If you like quick hikes with an oversized finish, this one knows exactly how to make an entrance. The alcove is the kind of feature that changes the temperature of the scene the moment you step into it.
Its sandy floor softens the setting, while the high curved walls and layered sandstone create a huge sheltered chamber with strong color and texture.
Depending on the light, the rock can show warm bands and subtle shifts in tone that make the whole space look even deeper and more sculpted.
There is a clean simplicity to this trail that works in its favor. You are not juggling a long route or waiting for scattered highlights to add up; the hike is about reaching one spectacular geological feature and then taking it in from every angle.
Stand near the edge of the alcove and the bluff overhead feels immense, move deeper inside and the outside forest starts to frame the opening like a stage set.
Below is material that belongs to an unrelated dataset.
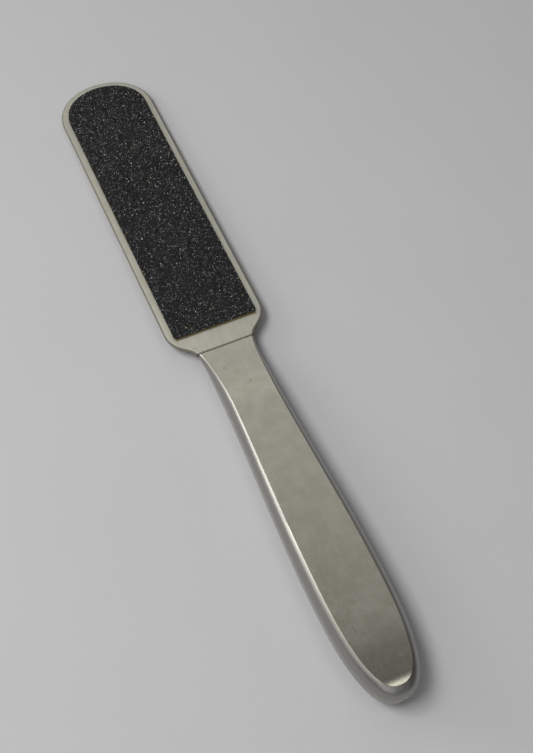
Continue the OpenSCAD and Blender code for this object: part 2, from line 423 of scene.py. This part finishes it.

That focus is why Sand Cave Trail earns such a strong spot on a cave-themed list.
It offers a true wow moment, cave-like scale, and sandstone detail packed into a manageable outing that still feels bold. For hikers chasing one of Southern Illinois’ most dramatic alcove views, this trail gets straight to the good part.
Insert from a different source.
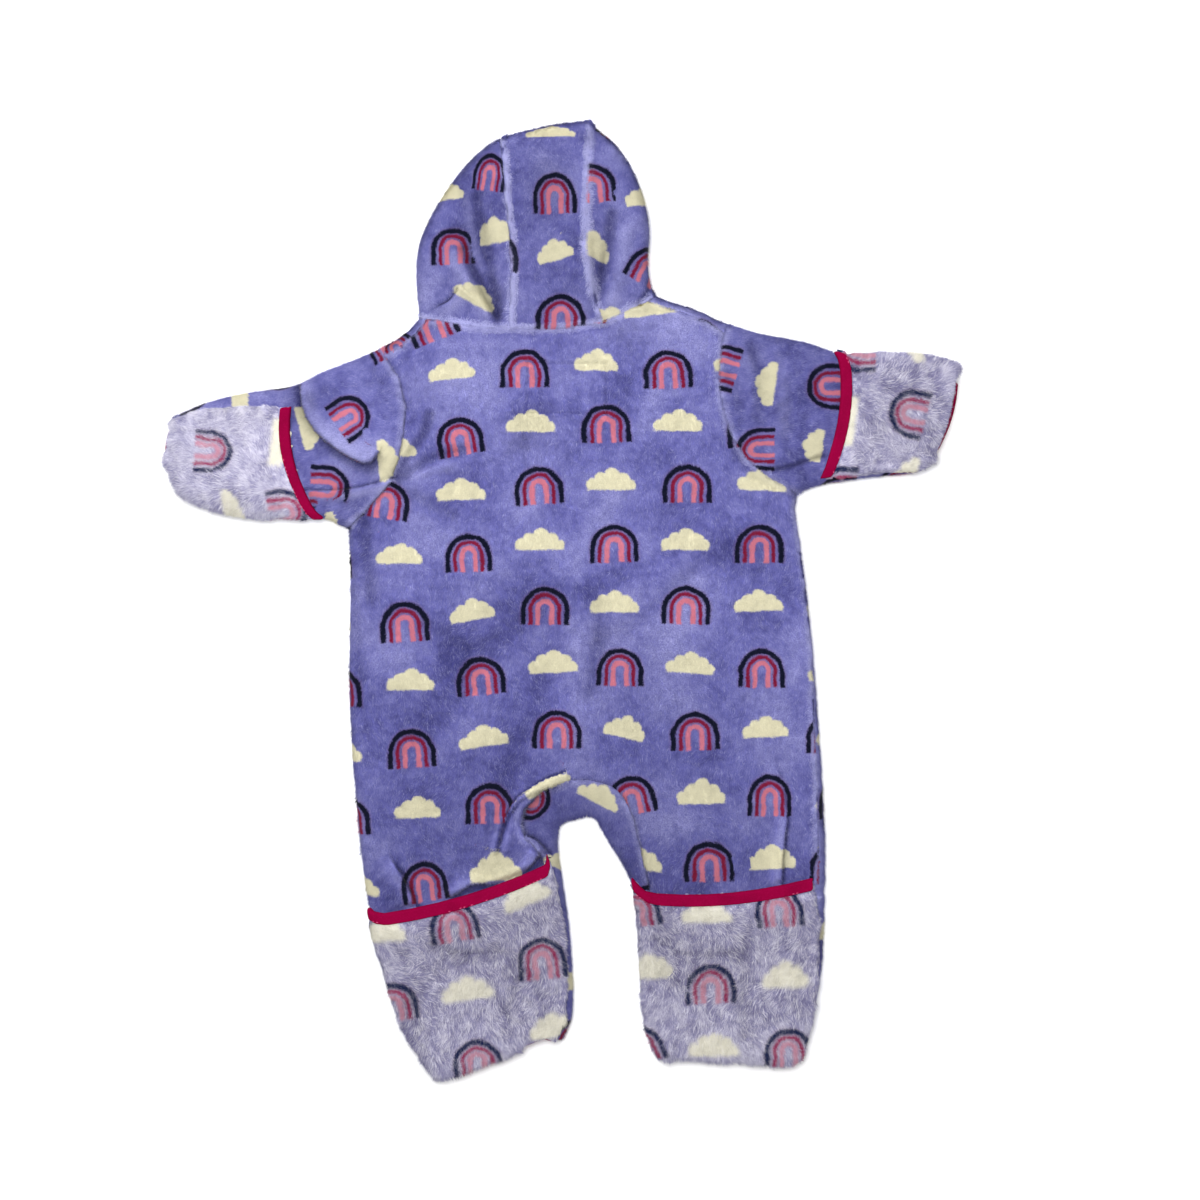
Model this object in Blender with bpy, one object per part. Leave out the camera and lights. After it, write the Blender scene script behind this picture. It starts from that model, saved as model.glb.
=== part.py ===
"""A hooded bunting suit for a baby, in plush fleece, laid flat on its front.

Metres, +Z up, +X to the right and +Y towards the hood, with the origin under the middle of the suit.
Sizes below are in millimetres. Each limb, the body and the hood is a flattened ring of cloth: a top
wall, a rolled edge on each side and a flat bottom wall. The panels are cut out of these rings.
"""

import math

import bmesh
import bpy
import numpy as np

MM = 0.001

# Cloth and seams
CLOTH = 4.0                # plush fleece with its pile, in a panel
FLUFF = 5.0                # the long-haired reverse that the turned-back flaps show
PRESSED = 2.2              # a flap's edge, pressed flat inside its binding
SEAM = 0.36                # gap between two panels at a seam
LAID = 0.8                 # gap between a limb and the flap that lies on it, which sinks into the pile
BODY_HEIGHT = 11.6         # two walls and the little air between them

# Binding
BINDING_WIDTH = 8.5
BINDING_WALL = 1.2
HEM_BAR = 4.6              # bound edge of the front layer at the end of each limb

# Zip, hidden under the suit
ZIP_HALF_WIDTH = 6.5
ZIP_TAPE = 1.4
ZIP_LOW = 1.6              # the tape's underside, above the surface the suit lies on
ZIP_TEETH_WIDTH = 5.0
SLIDER_LENGTH = 9.0
SLIDER_LOW = 0.4
SLIDER_TOP = 3.6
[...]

9. Devil’s Standtable Nature Trail (Giant City State Park)

Devil’s Standtable Nature Trail proves that a short hike can still pack in a lot of rock drama. The path threads through sandstone overhangs, small shelter-like spaces, and oddly weathered formations before finishing at the famous mushroom-shaped pillar that gives the trail its name.
It is compact, photogenic, and loaded with enough geological personality to keep the route interesting from beginning to end.
Along the way, the stone does more than sit beside the trail. Overhangs dip low, bluff fragments create shallow cave-like pockets, and the weathering patterns on the sandstone give many surfaces a sculpted, almost stacked appearance.
Because the route is shorter, those details feel concentrated, which is great when you want a hike that stays visually busy without stretching into a major time commitment.
Then comes Devil’s Standtable itself, an unusual formation with a broad top balanced on a narrower base. Its shape stands out immediately against the forest setting, and the feature works so well because it looks improbable without seeming out of place.
You still get the rough texture and earthy color of the surrounding sandstone, but arranged into a form that feels playful and slightly surreal.
This trail is an easy add when your day already includes other Giant City stops, but it also stands on its own because the route gives you more than one memorable rock scene.
The overhangs and shelters set the tone, and the final pillar delivers a distinct finish that is hard to confuse with anything else in the region. For variety packed into a shorter walk, this one hits nicely.